Extracted entries -
════════════════════
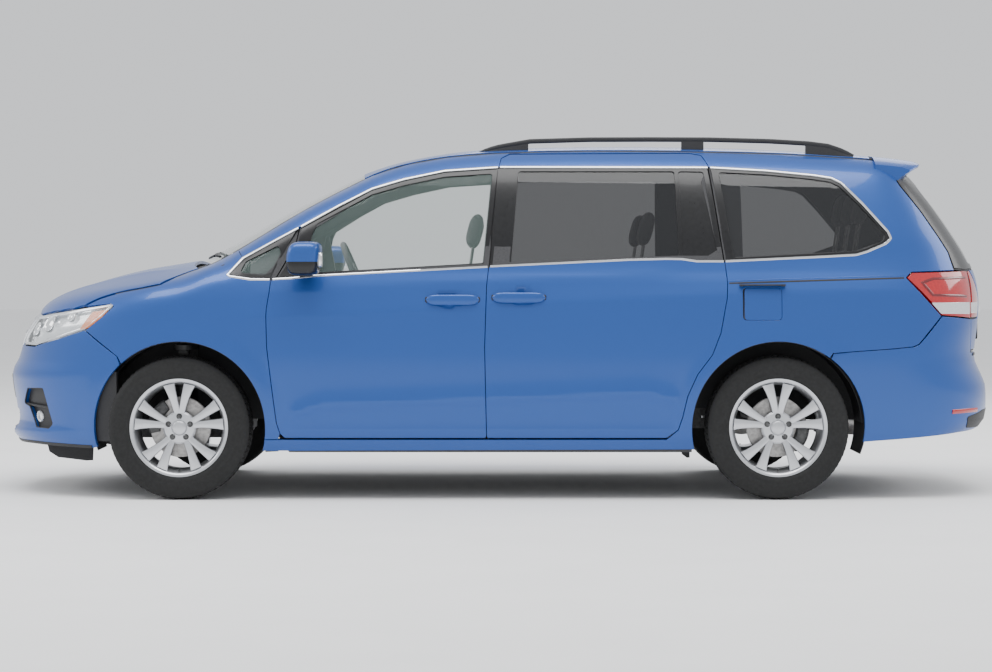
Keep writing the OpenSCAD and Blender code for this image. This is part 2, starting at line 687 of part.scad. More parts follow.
// Running gear
king_y = track / 2 - kingpin_offset;
arm_low = axle_z - 135;
arm_high = axle_z + 384;
module front_subframe() {
    color("dimgray") {
        block(X(1330), X(1860), -Y(480), Y(480), Z(280), Z(370));
        mirrored() {
            block(X(1330), X(1400), Y(400), Y(480), Z(370), Z(430));
            block(front_axle - 45, front_axle + 45, Y(470), king_y, arm_low, arm_low + 30);
            translate([front_axle, king_y, arm_low]) cylinder(h = 30, r = 45, $fn = 48);
            block(front_axle - 45, front_axle + 45, Y(440), Y(480), arm_low, Z(290));
            block(front_axle - 45, front_axle + 45, Y(400), king_y, arm_high, arm_high + 26);
            translate([front_axle, king_y, arm_high]) cylinder(h = 26, r = 45, $fn = 48);
            block(front_axle - 60, front_axle + 60, Y(400), Y(480), Z(530), arm_high + 26);
        }
    }
}
module rear_axle() {
    color("dimgray") {
        translate([rear_axle, -track / 2 + 150, axle_z]) rotate([-90, 0, 0])
            cylinder(h = track - 300, r = 44, $fn = 48);
        mirrored() {
            translate([rear_axle, track / 2 - 160, axle_z]) rotate([-90, 0, 0])
                cylinder(h = 82, r = 70, $fn = 48);
            translate([rear_axle, track / 2 - 80, axle_z]) rotate([-90, 0, 0])
                cylinder(h = 90, r = spindle_r, $fn = 48);
            block(rear_axle, X(-1000), Y(540), Y(590), axle_z - 25, axle_z + 25);
            block(X(-1000) - 50, X(-1000) + 20, Y(540), Y(590), axle_z - 25, Z(460));
        }
    }
}
module liner(x, y0, y1) {
    difference() {
        translate([x, y0, axle_z]) rotate([-90, 0, 0]) cylinder(h = y1 - y0, r = arch_r + 6, $fn = 96);
        translate([x, y0 + 6, axle_z]) rotate([-90, 0, 0]) cylinder(h = y1, r = arch_r + 1, $fn = 96);
        block(x - 900, x + 900, y0 - 1, y1 + 1, -500, axle_z + 20);
    }
}
module wheel_arch_liners() {
    color("black") mirrored() {
        difference() {
            liner(front_axle, Y(530), Y(925));
            block(front_axle - 45.3, front_axle + 45.3, Y(500), Y(560), 300, 2000);
            block(front_axle + 200, front_axle + 900, Y(760), Y(1000), 0, 1200);
        }
        difference() {
            liner(rear_axle, Y(602), Y(864));
            block(rear_axle - 80, rear_axle + 500, Y(500), Y(620), 0, axle_z + 80);
        }
    }
}
module fuel_tank() {
    color("dimgray") block(X(-700), X(100), -Y(700), Y(-60), Z(232) - 2, Z(300));
}
module exhaust() {
    color("silver") {
        translate([X(-2150), Y(250), Z(360)]) rotate([0, 90, 0]) cylinder(h = 400, r = 80, $fn = 48);
        translate([X(-2440), Y(250), Z(330)]) rotate([0, 90, 0])
            cylinder(h = X(-2150) - X(-2440), r = 30, $fn = 32);
        translate([X(-2150) + 400, Y(250), Z(330)]) rotate([0, 90, 0])
            cylinder(h = X(-1500) - X(-2150) - 400, r = 26, $fn = 32);
        block(X(-2000), X(-1960), Y(235), Y(265), Z(430), Z(460));
    }
}
module knuckle() {
    color("silver") {
        translate([front_axle, king_y, arm_low + 30.3]) cylinder(h = 80, r = 24, $fn = 48);
        translate([front_axle, king_y - 65, axle_z]) rotate([-90, 0, 0])
            cylinder(h = kingpin_offset - 15, r = 66, $fn = 48);
        translate([front_axle, king_y - 30, axle_z]) rotate([-90, 0, 0])
            cylinder(h = kingpin_offset + 45, r = spindle_r, $fn = 48);
        block(front_axle - 24, front_axle + 24, king_y - 65, king_y - 28, axle_z, arm_high - 14);
        block(front_axle - 24, front_axle + 24, king_y - 65, king_y + 20, arm_high - 18, arm_high - 6);
        translate([front_axle, king_y, arm_high - 12]) cylinder(h = 11.7, r = 20, $fn = 48);
    }
}
module knuckle_left() {
    knuckle();
}
module knuckle_right() {
    mirror([0, 1, 0]) knuckle();
}
module tyre() {
    r = tyre_d / 2;
    b = rim_d / 2 - 18;
    w = tyre_w / 2;
    color("black") rotate([-90, 0, 0]) rotate_extrude($fn = 96) polygon([
        [b, -w + 22], [b + 22, -w + 14], [b + 60, -w], [r - 60, -w + 2], [r - 24, -w + 12],
        [r - 7, -w + 30], [r, -w + 60], [r, w - 60], [r - 7, w - 30], [r - 24, w - 12],
        [r - 60, w - 2], [b + 60, w], [b + 22, w - 14], [b, w - 22], [b + 8, w - 34],
        [b + 8, -w + 34]
    ]);
}
// Twin-spoke face: a ring with five wide and five narrow windows
module wheel_face(r0, r1) {
    difference() {
        circle(r = r1 + 12, $fn = 96);
        for (s = [0 : 4]) rotate(72 * s + 90) {
            polygon([for (p = [[r0, 6], [r1, 13], [r1, -13], [r0, -6]]) [p[0], p[1]]]);
            polygon([for (p = [[r0 + 8, 32], [r1, 25], [r1 + 4, 36], [r1, 47], [r0 + 8, 40]])
                [p[0] * cos(p[1]), p[0] * sin(p[1])]]);
        }
    }
}
module wheel_disc() {
    b = rim_d / 2 - 18;
    w = tyre_w / 2;
    color("silver") rotate([-90, 0, 0]) difference() {
        union() {
            rotate_extrude($fn = 96) polygon([
                [b - 28, -w + 36], [b - 14, -w + 24], [b - 1, -w + 18], [b - 1, w - 18],
                [b - 14, w - 24], [b - 28, w - 40]
            ]);
            translate([0, 0, w - 66]) linear_extrude(34) wheel_face(84, b - 28);
            translate([0, 0, -40]) cylinder(h = w, r = 56, $fn = 64);
            translate([0, 0, -22]) cylinder(h = 24, r = 158, $fn = 96);
        }
        translate([0, 0, -100]) cylinder(h = 145, r = spindle_r + 0.5, $fn = 48);
        for (s = [0 : 4]) rotate([0, 0, 72 * s + 90]) translate([66, 0, w - 80])
            cylinder(h = 80, r = 9, $fn = 24);
    }
}
module at_wheel(x, side) {
    mirror([0, side < 0 ? 1 : 0, 0]) translate([x, track / 2, axle_z]) children();
}
module tyre_front_left() { at_wheel(front_axle, 1) tyre(); }
module tyre_front_right() { at_wheel(front_axle, -1) tyre(); }
module tyre_rear_left() { at_wheel(rear_axle, 1) tyre(); }
module tyre_rear_right() { at_wheel(rear_axle, -1) tyre(); }
module wheel_front_left() { at_wheel(front_axle, 1) wheel_disc(); }
module wheel_front_right() { at_wheel(front_axle, -1) wheel_disc(); }
module wheel_rear_left() { at_wheel(rear_axle, 1) wheel_disc(); }
module wheel_rear_right() { at_wheel(rear_axle, -1) wheel_disc(); }

// Front doors: a thin skin as large as the opening and a thicker box behind it, set in all round.
module door_skin(from, inset, thick) {
    side_wall(from, 1160, 300, nx = 12, nz = 9, inset = inset, thick = thick);
}
module front_door() {
    difference() {
        union() {
            intersection() {
                door_skin(30, 0, 18);
                side_opening(front_door_line, -shut_gap / 2);
            }
            intersection() {
                side_wall(60, 1080, 320, nx = 10, nz = 9, inset = 8);
                side_opening(front_door_line, -34);
                through_side() outline([[0, 0], [1078, 0], [1078, 1160], [800, 1800], [0, 1800]]);
            }
        }
        side_opening(front_window_line, 0);
    }
}
module front_door_left() {
    color("steelblue") front_door();
}
module front_door_right() {
    color("steelblue") mirror([0, 1, 0]) front_door();
}
module door_pane() {
    pane(front_window_line, 10, 980, 1120);
}
module door_glass_left() {
    color("lightblue") door_pane();
}
module door_glass_right() {
    color("lightblue") mirror([0, 1, 0]) door_pane();
}
module door_mirror() {
    y = Y(skin_y(950, 1160));
    difference() {
        union() {
            translate([X(955) - 45, y + 70, Z(1125)]) cube([95, 165, 165]);
            translate([X(955) - 20, y - 30, Z(1125)]) cube([50, 110, 34]);
        }
        translate([X(955) - 46, y + 82, Z(1137)]) cube([16, 141, 141]);
        door_skin(30, -0.3, 60);
    }
}
module door_mirror_left() {
    color("steelblue") door_mirror();
}
module door_mirror_right() {
    color("steelblue") mirror([0, 1, 0]) door_mirror();
}
module bonnet_sheet(thick) {
    top_sheet(1440, 2470, 0, thick, 12, 12, edge = shut_gap);
}
module bonnet() {
    color("steelblue") intersection() {
        bonnet_sheet(22);
        through_top() polygon([for (p = [
            [1556, 900], [1556, 600], [1582, 300], [1590, 0], [1582, -300], [1556, -600],
            [1556, -900], [2090, -900], [2250, -700], [2350, -500], [2392, -300], [2408, 0],
            [2392, 300], [2350, 500], [2250, 700], [2090, 900]
        ]) [X(p[0]), Y(p[1])]]);
        both_sides() outline([
            [1440, 1400], [1556, 1150], [1611, 1125], [1668, 1092], [1728, 1080], [1924, 1046],
            [2040, 1010], [2096, 972], [2240, 950], [2385, 918], [2500, 900], [2500, 1400]
        ]);
    }
}

// The tailgate meets the body sides along this line in side view
gate_shut = [
    [700, -2428], [903, -2422], [1100, -2418], [1140, -2412], [1152, -2330], [1242, -2304],
    [1313, -2259], [1450, -2167], [1583, -2063], [1640, -2030], [1700, -1980]
];
gate_window = [
    [-545, 1180], [545, 1180], [560, 1220], [520, 1540], [480, 1590], [-480, 1590],
    [-520, 1540], [-560, 1220]
];
module end_outline(points) {
    polygon([for (p = points) [Y(p[0]), Z(p[1])]]);
}
module gate_outline(grow) {
    zs = [gate_low, 903, 1140, 1152, 1242, 1313, 1450, 1583, 1640, 1700, 1800];
    offset(delta = grow) end_outline(concat(
        [for (z = zs) [skin_y(lookup(z, gate_shut), min(z, 1700)) - 3, z]],
        [for (i = [len(zs) - 1 : -1 : 0])
            [3 - skin_y(lookup(zs[i], gate_shut), min(zs[i], 1700)), zs[i]]]
    ));
}
module gate_sheet() {
    end_sheet(-1500, 126, 234, gate_low, 1680, 40, 22, 16);
}
module tailgate() {
    color("steelblue") difference() {
        intersection() {
            gate_sheet();
            through_end(X(-2700), X(-1850)) gate_outline(0);
        }
        through_end(X(-2700), X(-1850)) end_outline(gate_window);
    }
    color("steelblue") intersection() {
        top_sheet(-2120, -1931, 560, 30, 4, 10);
        through_end(X(-2700), X(-1850)) gate_outline(0);
        block(X(-2200), X(-1900), -1000, 1000, Z(1640), 3000);
    }
}
module tailgate_glass() {
    color("gray") intersection() {
        end_sheet(-1500, 126, 234, gate_low, 1680, 6, 22, 16, 4);
        through_end(X(-2700), X(-1850)) offset(delta = -0.3) end_outline(gate_window);
    }
}
module fuel_flap() {
    color("steelblue") intersection() {
        side_wall(-1450, -1200, 880, 1080, nx = 3, nz = 3, thick = 12);
        side_opening(fuel_flap_line, -shut_gap / 2);
    }
}

floor_pan();
body_side_left();
body_side_right();
roof_panel();
front_fenders();
front_bumper();
radiator_grille();
headlamps();
windscreen();
cowl_panel();
sliding_door_left();
sliding_door_right();
side_glass();
rear_bumper();
tail_lamps();
roof_rails();
dashboard();
front_seats();
second_row_seats();
third_row_seat();
engine_block();
front_subframe();
rear_axle();
wheel_arch_liners();
fuel_tank();
exhaust();
front_door_left();
front_door_right();
door_glass_left();
door_glass_right();
door_mirror_left();
door_mirror_right();
bonnet();
tailgate();
tailgate_glass();
fuel_flap();
steering_wheel();
knuckle_left();
knuckle_right();
tyre_front_left();
tyre_front_right();
tyre_rear_left();
tyre_rear_right();
wheel_front_left();
wheel_front_right();
wheel_rear_left();
wheel_rear_right();
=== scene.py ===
import json
import math
import bmesh
import bpy
import numpy as np
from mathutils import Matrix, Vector, geometry


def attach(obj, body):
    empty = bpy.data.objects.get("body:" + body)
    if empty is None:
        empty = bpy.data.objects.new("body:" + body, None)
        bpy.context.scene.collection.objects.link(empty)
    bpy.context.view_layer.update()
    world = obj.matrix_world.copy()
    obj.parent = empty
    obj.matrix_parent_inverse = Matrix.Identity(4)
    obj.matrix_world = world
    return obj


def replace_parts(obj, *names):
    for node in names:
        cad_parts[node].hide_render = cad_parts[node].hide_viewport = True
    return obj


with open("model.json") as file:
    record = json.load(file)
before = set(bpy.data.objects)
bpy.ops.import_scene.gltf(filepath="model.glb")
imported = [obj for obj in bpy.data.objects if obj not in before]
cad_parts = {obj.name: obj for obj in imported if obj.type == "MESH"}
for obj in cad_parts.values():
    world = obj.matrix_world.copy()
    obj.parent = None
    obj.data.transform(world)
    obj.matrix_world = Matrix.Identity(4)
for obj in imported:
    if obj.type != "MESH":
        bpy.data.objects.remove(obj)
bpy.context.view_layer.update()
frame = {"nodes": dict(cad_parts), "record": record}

SKIN = 4.0        # painted skins stand this far outside the CAD panels
ROLL = 2.0        # radius of a panel's rolled edge
GAP = 1.5         # half the gap between neighbouring panels
EDGE_STEP = 14.0  # spacing of points along a panel's edge
CLEAR_OF_EDGE = 0.42   # grid points nearer the edge than this share of the grid are left out
SHARP = math.radians(35)   # edges sharper than this show as creases

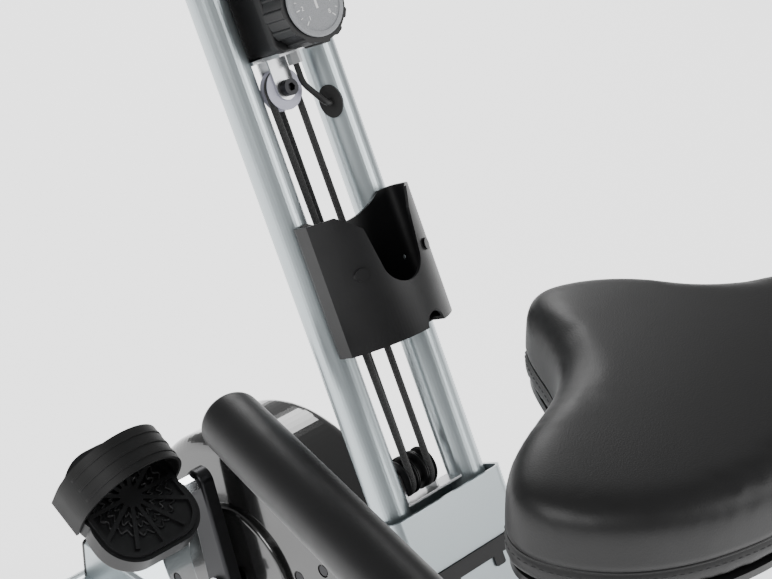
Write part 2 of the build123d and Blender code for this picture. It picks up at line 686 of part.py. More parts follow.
════════════════════
What the exercise asks - In the records above, locate each line with the word "None". Copy all such lines.

Worked answer -
    if empty is None:
        empty = bpy.data.objects.new("body:" + body, None)
    obj.parent = None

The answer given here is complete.